◆ Description of the task ◆
Up to and including the line with "from math import cos, pi, radians, sin, tan", reproduce the listing below exactly, beginning at its first line.

◆ Data block ◆
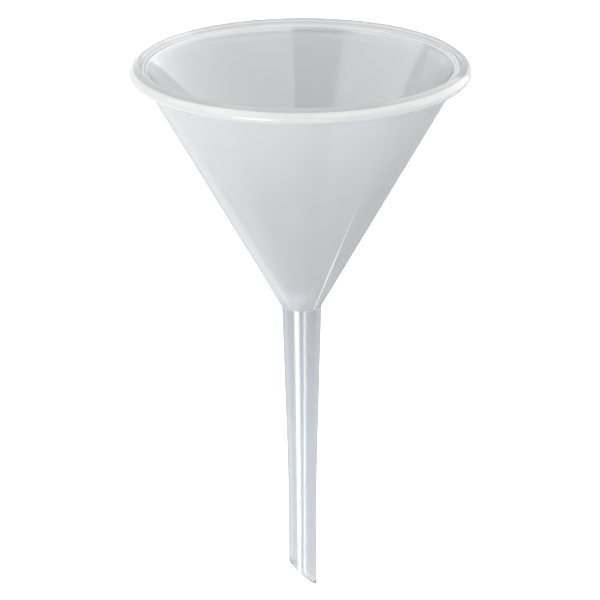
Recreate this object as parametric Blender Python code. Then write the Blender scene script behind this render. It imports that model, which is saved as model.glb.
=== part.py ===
"""Laboratory funnel, moulded in one piece from polypropylene.

The moulding is divided at its natural regions into a rim, a cone, a stem and three air ribs, which meet
face to face. Units are metres and +Z is up. The origin is on the axis, level with the stem's lowest point.
"""

from math import cos, pi, radians, sin, tan

import bmesh
import bpy
from mathutils import Matrix, Vector

MM = 0.001

# Driving dimensions
RIM_RADIUS = 50.0 * MM
TOTAL_HEIGHT = 160.8 * MM
HALF_CONE = radians(30)
WALL = 2.45 * MM  # cone wall, square to its surface
STEM_WALL = 1.2 * MM
CREASE_HEIGHT = 86.57 * MM  # where the outside of the cone meets the stem
CREASE_RADIUS = 5.85 * MM
THROAT_RADIUS = 4.5 * MM
TIP_RADIUS = 4.1 * MM
TIP_BEVEL = radians(42)  # slope of the tip's cut, from level

# Rim: depths below its crest. Its outer side is widest at WIDEST_DROP, and rounds off above and below that
RIM_DEPTH = 4.6 * MM
WIDEST_DROP = 3.0 * MM
SHOULDER_ROUND = 2.4 * MM
SHOULDER_SLOPE = 49  # degrees from straight out at which the shoulder's round gives way to a flat slope
CREST_RADIUS = 47.6 * MM
CREST_LAND = 0.45 * MM
GROOVE_RADIUS = 46.75 * MM
GROOVE_DROP = 2.05 * MM
LEDGE_RADIUS = 46.3 * MM
LEDGE_DROP = 1.5 * MM
MOUTH_DROP = 1.7 * MM
RIM_SKIRT = 0.8 * MM  # length of cone wall below the underside that belongs to the rim

# Stem outline: a straight taper, an easing curve, then a plain tube down to the tip
EASE_TOP_HEIGHT = 46.0 * MM
EASE_TOP_RADIUS = 4.56 * MM
TUBE_HEIGHT = 15.0 * MM
EASE_STEPS = 6

# Air ribs, on the outside of the cone above the crease
RIB_COUNT = 3
RIB_WIDTH = 0.48 * MM
RIB_TOP_HEIGHT = 129.0 * MM
RIB_FOOT_RISE = 0.3 * MM  # how far it stands off the cone at the crease
RIB_WAIST_RISE = 0.1 * MM  # and RIB_WAIST_UP above the crease
RIB_WAIST_UP = 11.0 * MM
RIB_TOP_RISE = 0.06 * MM
RIB_CREST_SHARE = 0.6  # width of the crest as a share of the base
FIRST_RIB_ANGLE = radians(-52.5)

SEGMENTS = 72  # round a full turn; a rib stands on the flat of one segment
ARC_STEPS = 4
CUTTER_REACH = 8 * TIP_RADIUS
SMOOTH_ANGLE = radians(25)

PP_COLOUR = (0.83, 0.86, 0.88, 1.0)
PP_ROUGHNESS = 0.3
PP_IOR = 1.49

UNDERSIDE_HEIGHT = TOTAL_HEIGHT - RIM_DEPTH
RIM_BASE_HEIGHT = UNDERSIDE_HEIGHT - RIM_SKIRT
APEX_HEIGHT = CREASE_HEIGHT - CREASE_RADIUS / tan(HALF_CONE)


def outer_radius(height):
    """Outside of the cone at a height."""
    return (height - APEX_HEIGHT) * tan(HALF_CONE)


def inner_radius(height):
    """Inside of the cone at a height."""
    return outer_radius(height) - WALL / cos(HALF_CONE)


def arc(centre, radius, start, end, steps):
    """Points of an arc in the (radius, height) plane, with angles in degrees from straight out."""
    angles = [radians(start + (end - start) * i / steps) for i in range(steps + 1)]
    return [(centre[0] + radius * cos(a), centre[1] + radius * sin(a)) for a in angles]


def rim_profile():
    """Closed outline of the rim, from the foot of its inner wall, over the bead and under it, to the cone."""
    widest_height = TOTAL_HEIGHT - WIDEST_DROP
    under_round = RIM_DEPTH - WIDEST_DROP
    mouth_height = TOTAL_HEIGHT - MOUTH_DROP
    return [
        (inner_radius(RIM_BASE_HEIGHT), RIM_BASE_HEIGHT),
        (inner_radius(mouth_height), mouth_height),
        (LEDGE_RADIUS, TOTAL_HEIGHT - LEDGE_DROP),
        (GROOVE_RADIUS, TOTAL_HEIGHT - GROOVE_DROP),
        (CREST_RADIUS - CREST_LAND, TOTAL_HEIGHT),
        (CREST_RADIUS, TOTAL_HEIGHT),
        *arc((RIM_RADIUS - SHOULDER_ROUND, widest_height), SHOULDER_ROUND, SHOULDER_SLOPE, 0, ARC_STEPS),
        *arc((RIM_RADIUS - under_round, widest_height), under_round, 0, -90, ARC_STEPS)[1:],
        (outer_radius(UNDERSIDE_HEIGHT), UNDERSIDE_HEIGHT),
        (outer_radius(RIM_BASE_HEIGHT), RIM_BASE_HEIGHT),
    ]


def cone_profile():
    """Closed outline of the cone wall, with the short bore that joins it to the stem."""
    throat_height = APEX_HEIGHT + (THROAT_RADIUS + WALL / cos(HALF_CONE)) / tan(HALF_CONE)
    return [
        (THROAT_RADIUS, CREASE_HEIGHT),
        (THROAT_RADIUS, throat_height),
        (inner_radius(RIM_BASE_HEIGHT), RIM_BASE_HEIGHT),
        (outer_radius(RIM_BASE_HEIGHT), RIM_BASE_HEIGHT),
        (CREASE_RADIUS, CREASE_HEIGHT),
    ]


def stem_outline():
    """(radius, height) down the outside of the stem."""
    points = [(CREASE_RADIUS, CREASE_HEIGHT)]
    for i in range(EASE_STEPS + 1):
        share = 1 - i / EASE_STEPS
        height = TUBE_HEIGHT + (EASE_TOP_HEIGHT - TUBE_HEIGHT) * share
        points.append((TIP_RADIUS + (EASE_TOP_RADIUS - TIP_RADIUS) * share**2, height))
    return points


def stem_profile():
    """Closed outline of the stem. It runs a little past the tip, for the slanted cut."""
    outside = stem_outline()
    end = -TIP_RADIUS
    bore = [(radius - STEM_WALL, height) for radius, height in outside[1:]]
    return [
        (THROAT_RADIUS, CREASE_HEIGHT),
        *outside,
        (TIP_RADIUS, end),
        (TIP_RADIUS - STEM_WALL, end),
        *reversed(bore),
    ]


def polypropylene(name):
    """Natural polypropylene: milky, pale and satin."""
    material = bpy.data.materials.new(name)
    material.use_nodes = True
    shader = material.node_tree.nodes["Principled BSDF"]
    shader.inputs["Base Color"].default_value = PP_COLOUR
    shader.inputs["Roughness"].default_value = PP_ROUGHNESS
    shader.inputs["Metallic"].default_value = 0.0
    shader.inputs["IOR"].default_value = PP_IOR
    material.diffuse_color = PP_COLOUR
    return material


def add_object(name, work, material=None):
    """Makes an object from a bmesh, facing outwards, and frees the bmesh."""
    bmesh.ops.recalc_face_normals(work, faces=work.faces)
    mesh = bpy.data.meshes.new(name)
    work.to_mesh(mesh)
    work.free()
    if material:
        mesh.materials.append(material)
    mesh.shade_smooth()
    mesh.set_sharp_from_angle(angle=SMOOTH_ANGLE)
    part = bpy.data.objects.new(name, mesh)
    bpy.context.scene.collection.objects.link(part)
    return part


def turned(name, profile, material):
    """A ring made by spinning a closed outline once round the Z axis."""
    work = bmesh.new()
    corners = [work.verts.new((radius, 0, height)) for radius, height in profile]
    edges = [work.edges.new((a, b)) for a, b in zip(corners, corners[1:] + corners[:1])]
    bmesh.ops.spin(
        work,
        geom=corners + edges,
        cent=(0, 0, 0),
        axis=(0, 0, 1),
        angle=2 * pi,
        steps=SEGMENTS,
        use_merge=True,
    )
    return add_object(name, work, material)


def tip_cutter():
    """Block whose sloping top face takes the tip off, highest on the -X side."""
    work = bmesh.new()
    bmesh.ops.create_cube(work, size=CUTTER_REACH)
    tilt = Matrix.Rotation(TIP_BEVEL, 4, "Y")
    corner = Vector((TIP_RADIUS, 0, 0))
    top_to_centre = tilt @ Vector((0, 0, -CUTTER_REACH / 2))
    bmesh.ops.transform(work, matrix=Matrix.Translation(corner + top_to_centre) @ tilt, verts=work.verts)
    cutter = add_object("tip_cutter", work)
    cutter.hide_render = True
    cutter.display_type = "WIRE"
    return cutter


def cut(part, cutter):
    """Takes the cutter's shape away from the part."""
    boolean = part.modifiers.new("slanted_tip", "BOOLEAN")
    boolean.operation = "DIFFERENCE"
    boolean.solver = "EXACT"
    boolean.object = cutter


def rib_section(height, rise, chord_radius):
    """Four corners of a cross-section of a rib at +X. It stands on the flat of one segment."""
    half_base = RIB_WIDTH / 2
    half_crest = half_base * RIB_CREST_SHARE
    out = Vector((cos(HALF_CONE), 0, -sin(HALF_CONE))) * rise
    foot = Vector((chord_radius, 0, height))
    return [
        foot + Vector((0, -half_base, 0)),
        foot + Vector((0, half_base, 0)),
        foot + out + Vector((0, half_crest, 0)),
        foot + out + Vector((0, -half_crest, 0)),
    ]


def air_rib(name, angle, material):
    """A fine rib up the outside of the cone. It stands highest at its foot and fades upwards."""
    flat_share = cos(pi / SEGMENTS)  # the middle of a segment's flat is this much nearer the axis
    levels = (
        (CREASE_HEIGHT + RIB_FOOT_RISE * sin(HALF_CONE), RIB_FOOT_RISE),
        (CREASE_HEIGHT + RIB_WAIST_UP, RIB_WAIST_RISE),
        (RIB_TOP_HEIGHT, RIB_TOP_RISE),
    )
    work = bmesh.new()
    rings = []
    for height, rise in levels:
        section = rib_section(height, rise, outer_radius(height) * flat_share)
        rings.append([work.verts.new(point) for point in section])
    work.faces.new(rings[0])
    work.faces.new(rings[-1])
    for lower, upper in zip(rings, rings[1:]):
        for i in range(len(lower)):
            j = (i + 1) % len(lower)
            work.faces.new((lower[i], lower[j], upper[j], upper[i]))
    bmesh.ops.rotate(work, matrix=Matrix.Rotation(angle, 3, "Z"), verts=work.verts)
    return add_object(name, work, material)


def clear_scene():
    for leftover in list(bpy.data.objects):
        bpy.data.objects.remove(leftover)


def build():
    clear_scene()
    plastic = polypropylene("polypropylene")
    turned("rim", rim_profile(), plastic)
    turned("cone", cone_profile(), plastic)
    stem = turned("stem", stem_profile(), plastic)
    cut(stem, tip_cutter())
    for i in range(RIB_COUNT):
        air_rib(f"air_rib_{i + 1}", FIRST_RIB_ANGLE + 2 * pi * i / RIB_COUNT, plastic)


build()
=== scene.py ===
"""Looks for the laboratory funnel: one moulding of milky, translucent polypropylene.

The CAD nodes give the places and overall sizes, and details such as walls and rim steps have the CAD's
sizes, with small rounds added. Three finely turned solids stand for the nodes: the rim, the cone with its
air ribs, and the stem. They meet in flat rings that let light straight through, so that they look like the
single moulding that the real funnel is.
"""

from math import atan2, cos, pi, radians, sin, tan

import bmesh
import bpy
from mathutils import Matrix, Vector


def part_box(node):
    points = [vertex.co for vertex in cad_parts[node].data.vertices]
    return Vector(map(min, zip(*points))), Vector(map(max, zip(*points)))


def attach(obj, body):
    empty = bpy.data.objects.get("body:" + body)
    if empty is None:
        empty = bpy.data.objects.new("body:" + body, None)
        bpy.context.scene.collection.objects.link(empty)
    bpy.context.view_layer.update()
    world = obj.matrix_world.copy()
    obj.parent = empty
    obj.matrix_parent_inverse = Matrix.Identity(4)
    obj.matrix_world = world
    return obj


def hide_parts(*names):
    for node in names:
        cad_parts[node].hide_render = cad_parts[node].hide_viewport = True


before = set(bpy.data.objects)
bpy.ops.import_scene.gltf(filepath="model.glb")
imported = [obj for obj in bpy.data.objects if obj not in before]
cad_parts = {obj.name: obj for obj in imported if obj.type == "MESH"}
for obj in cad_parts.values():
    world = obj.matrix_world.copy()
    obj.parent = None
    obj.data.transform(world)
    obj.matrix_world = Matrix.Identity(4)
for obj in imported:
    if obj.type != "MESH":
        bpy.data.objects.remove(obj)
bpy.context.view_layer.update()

MM = 0.001

# Places and sizes from the CAD nodes
RIM_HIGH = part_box("rim")[1]
CONE_LOW, CONE_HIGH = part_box("cone")
RIM_RADIUS = RIM_HIGH.x
TOP = RIM_HIGH.z
CREASE_HEIGHT = CONE_LOW.z
CREASE_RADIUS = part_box("stem")[1].x
SLOPE = (CONE_HIGH.x - CREASE_RADIUS) / (CONE_HIGH.z - CREASE_HEIGHT)  # radius gained for each unit of height
HALF_CONE = atan2(SLOPE, 1)
RIB_NODES = sorted(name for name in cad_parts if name.startswith("air_rib"))
RIB_TOP_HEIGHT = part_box(RIB_NODES[0])[1].z

# Wall
WALL = 2.45 * MM  # square to the cone's surface
INSET = WALL / cos(HALF_CONE)  # the same wall, measured level
STEM_WALL = 1.2 * MM
THROAT_RADIUS = 4.5 * MM
THROAT_HEIGHT = CREASE_HEIGHT + (THROAT_RADIUS + INSET - CREASE_RADIUS) / SLOPE  # where the bore starts
THROAT_ROUND = 0.5 * MM
CREASE_ROUND = 0.9 * MM

# Rim. A drop is a depth below the crest, and a round is the radius of a rounded corner
UNDERSIDE_DROP = 4.6 * MM
UNDERSIDE_ROUND = 0.3 * MM
WIDEST_DROP = 3.0 * MM
SHOULDER_ROUND = 2.4 * MM
SHOULDER_SLOPE = 49  # degrees from straight out at which the shoulder's round gives way to a flat slope
CREST_RADIUS = 47.6 * MM
CREST_LAND = 0.45 * MM
CREST_OUTER_ROUND = 0.5 * MM
CREST_INNER_ROUND = 0.2 * MM
GROOVE_RADIUS = 46.75 * MM
GROOVE_DROP = 2.05 * MM
GROOVE_ROUND = 0.12 * MM
LEDGE_RADIUS = 46.3 * MM
LEDGE_DROP = 1.5 * MM
LEDGE_ROUND = 0.25 * MM
MOUTH_DROP = 1.7 * MM
MOUTH_ROUND = 0.25 * MM
UNDERSIDE_HEIGHT = TOP - UNDERSIDE_DROP
WIDEST_HEIGHT = TOP - WIDEST_DROP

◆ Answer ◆
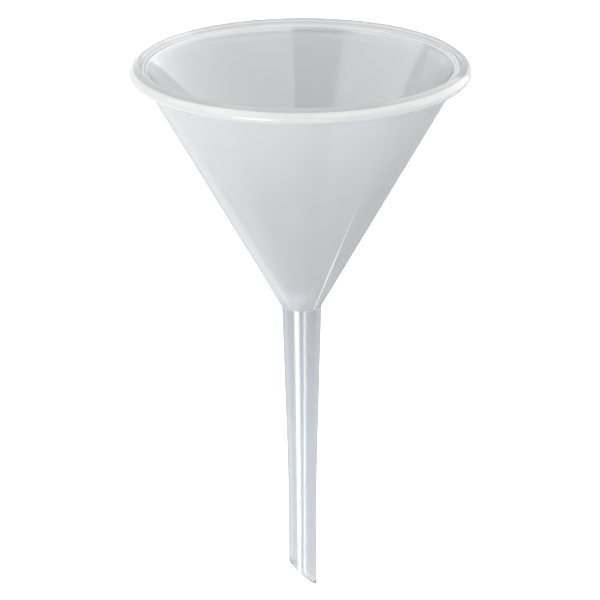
Recreate this object as parametric Blender Python code. Then write the Blender scene script behind this render. It imports that model, which is saved as model.glb.
=== part.py ===
"""Laboratory funnel, moulded in one piece from polypropylene.

The moulding is divided at its natural regions into a rim, a cone, a stem and three air ribs, which meet
face to face. Units are metres and +Z is up. The origin is on the axis, level with the stem's lowest point.
"""

from math import cos, pi, radians, sin, tan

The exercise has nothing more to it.